Evening Republican, Volume 14, Number 211, Rensselaer, Jasper County, 5 September 1910 — Men and Animals. [ARTICLE]
Men and Animals.
It is difficult to make out just why at this period of history there should be a Sudden multiplication of plays in which the animal and vegetable kingdoms take the- chief parts. The genre is, of course, as old as Aepop, but the new century has touched it with a fresh tenderness, a new sense of the kinship of all life. Some day a German doctor of sociology will make research studies and decide what hidden influences are at work. In the middle of the nineteenth century the peasant and the plain man rose suddenly to the pinnacle of romantic attraction.
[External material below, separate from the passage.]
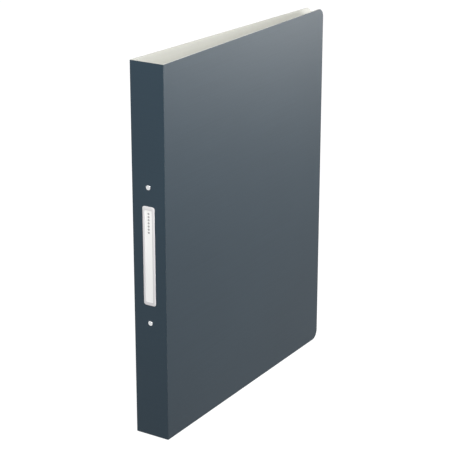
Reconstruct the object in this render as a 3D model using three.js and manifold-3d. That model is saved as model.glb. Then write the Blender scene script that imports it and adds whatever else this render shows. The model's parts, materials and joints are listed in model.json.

Up to this time literature had concerned itself chiefly with the aristocracy. If the peasant was introduced, it was as a jester, a moneymaker, a laughing interlude. But the tragedies, difficulties, the shining gifts of life seemed to belong only to those of distinguished social position. Is it the influx of religious ideas from the east; is it, perhaps, an effect of the renewed interest in the mystic consciousness, “the Call of the Whole,.” the sense of the unbroken links of life, that has sent the drama itself to the life of the trees and inanimate objects, of barnyard fowls and insects, for characters?—Harper’s Weekly.